Aux Délices, 27 Décembre 1758.

 

 

          Ah ! ah ! vous êtes donc de notre tripot (1), et vous faites de beaux vers (2), monsieur le philosophe ? Je vous en félicite, et vous en remercie. Les prêtres d’Isis n’ont pas beau jeu avec vous ; l’archevêque de Memphis vous lâchera un mandement, et les jésuites de Tanis vous demanderont une rétractation. Quelle est donc cette Adèle dont vous parlez ? est-ce qu’il y a eu une Adèle (3) ?

 

          Dites-moi, je vous prie, ce que devient M. Helvétius (4). J’aurais un peu à me plaindre de son livre, si j’avais plus d’amour-propre que d’amitié. Je suis indigné de la persécution qu’il éprouve.

 

          Non seulement l’article (5) en question est imprimé dans la seconde édition des Cramer, mais il a excité la bile des vieux pasteurs de Lausanne. Un prêtre (6) plus prêtre que ceux de Memphis, a écrit un libelle à cette occasion. Les ministres se sont assemblés ; ils ont censuré les trois bons et honnêtes pasteurs que j’avais fait signer en votre faveur ; je les ai tous fait taire (7). Les avoyers de Berne ont fait sentir leur indignation à l’auteur du libelle contre la mémoire de votre illustre père, et nous sommes demeurés, votre honneur et moi, maîtres du champ de bataille. Au reste, je suis devenu laboureur, vigneron, et berger ; cela vaut cent fois mieux que d’être à Paris homme de lettres.

 

          Je vous embrasse du fond de mon tombeau et de mon bonheur.

 

 

1 – La Comédie-Française. (G.A.)

 

2 – Aménophis, jouée en 1750, imprimée en 1758. (G.A.)

 

3 – Adèle de Ponthieu, par La Place, citée par Saurin dans sa préface. (G.A.)

 

4 – Helvétius pensionnait Saurin. (G.A.)

 

5 – L’article SAURIN, dans le Catalogue des écrivains du siècle de Louis XIV. (G.A.)

 

6 – Lervêche. (G.A.)

 

7 – En publiant sa Réfutation. Voyez ARTICLES DE JOURNAUX. (G.A.)

 

 

 

 

 

à Madame la marquise du Deffand.

 

Aux Délices, 27 Décembre.

 

 

          J’apprends, madame, que votre ami et votre philosophe Formont a quitté ce vilain monde.
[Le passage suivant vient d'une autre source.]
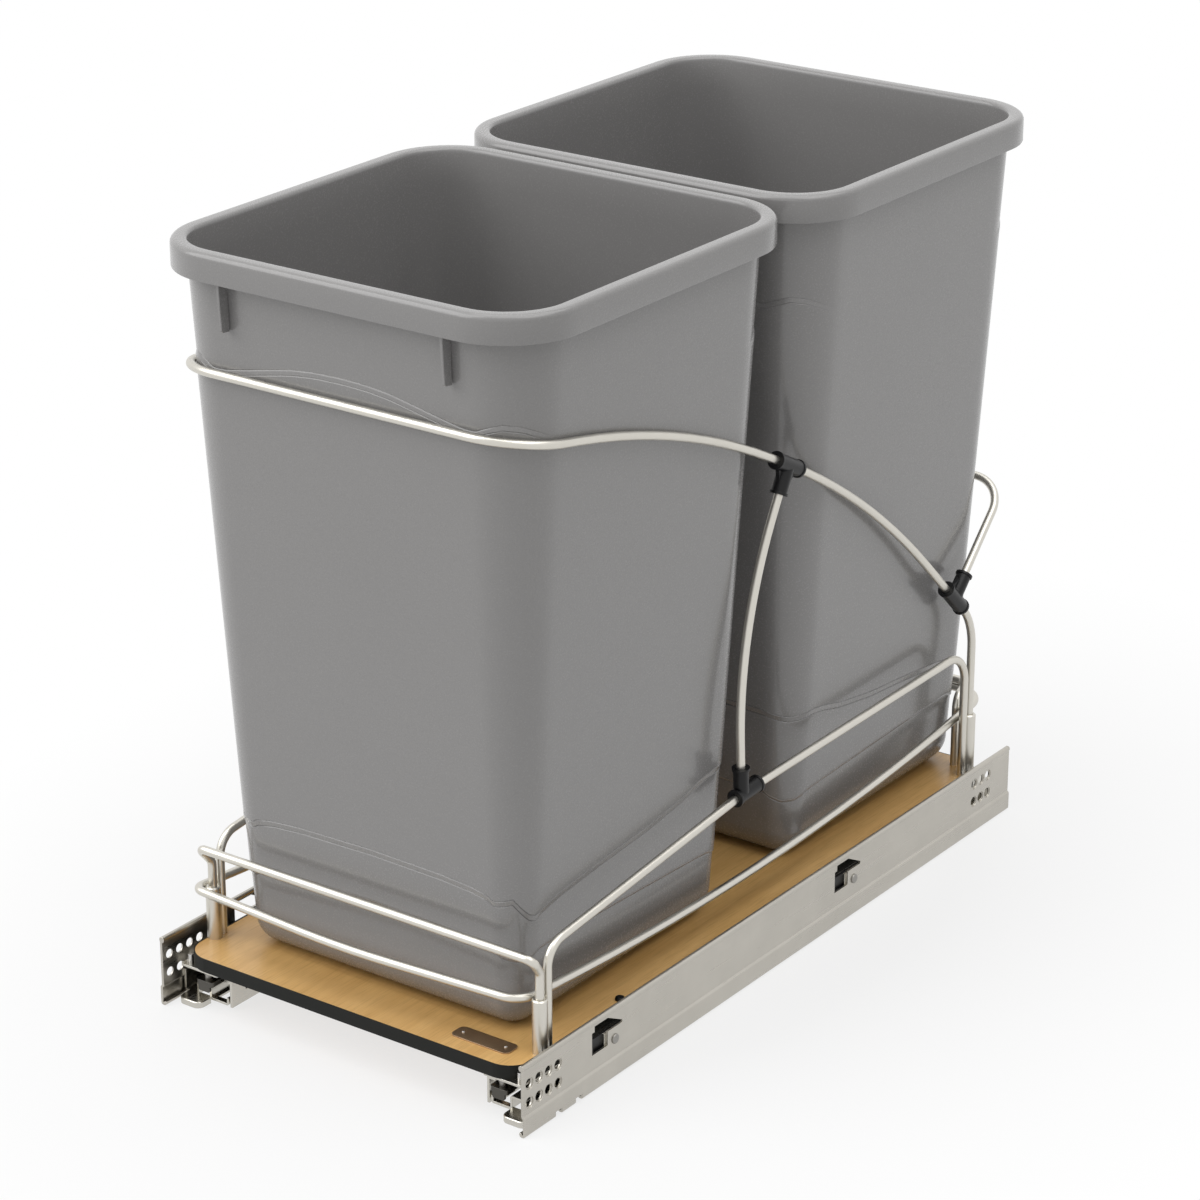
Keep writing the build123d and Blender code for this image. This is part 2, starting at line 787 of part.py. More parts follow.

Je ne le plains pas ; je vous plains d’être privée d’une consolation qui vous était nécessaire. Vous ne manquerez jamais d’amis, à moins que vous ne deveniez muette ; mais les anciens amis sont les seuls qui tiennent au fond de notre être, les autres ne les remplacent qu’à moitié.

 

          Je ne vous écris presque jamais, madame, parce que je suis mort et enterré entre les Alpes et le mont Jura ; mais du fond de mon tombeau, je m’intéresse à vous comme si je vous voyais tous les jours. Je m’aperçois bien qu’il n’y a que les morts d’heureux.

 

          J’entends parler quelquefois des révolutions de la cour, et de tant de ministres qui passent en revue rapidement, comme dans une lanterne magique. Mille murmures viennent jusqu’à moi, et me confirment dans l’idée que le repos est le vrai bien, et que la campagne est le vrai séjour de l’homme.

 

          Le roi de Prusse me mande quelquefois que je suis plus heureux que lui ; il a vraiment grande raison ; c’est même la seule manière dont j’ai voulu me venger de son procédé avec ma nièce et avec moi. La douceur de ma retraite, madame, sera augmentée, en recevant une lettre que vous aurez dictée ; vous m’apprendrez si vous daignez toujours vous souvenir d’un des plus anciens serviteurs qui vous restent.

 

          Vous voyez, sans doute, souvent M. le président Hénault ; l’estime véritable et tendre que j’ai toujours eue pour lui me fait souhaiter passionnément qu’il ne m’oublie pas.

 

          Je ne vous reverrai jamais, madame ; j’ai acheté des terres considérables autour de ma retraite ; j’ai agrandi mon sépulcre. Vivez aussi heureusement qu’il est possible ; ayez la bonté de m’en dire des nouvelles. Vous êtes-vous fait lire le Père de Famille ? cela n’est-il pas bien comique ? Par ma foi, notre siècle est un pauvre siècle auprès de celui de Louis XIV ; mille raisonneurs, et pas un seul homme de génie ; plus de grâces, plus de gaieté ; la disette d’hommes en tout genre fait pitié. La France subsistera ; mais sa gloire, mais son bonheur, son ancienne supériorité…, qu’est-ce que tout cela deviendra ?

 

          Digérez, madame, conversez, prenez patience, et recevez, avec votre ancienne amitié, les assurances tendres et respectueuses de l’attachement du Suisse VOLTAIRE.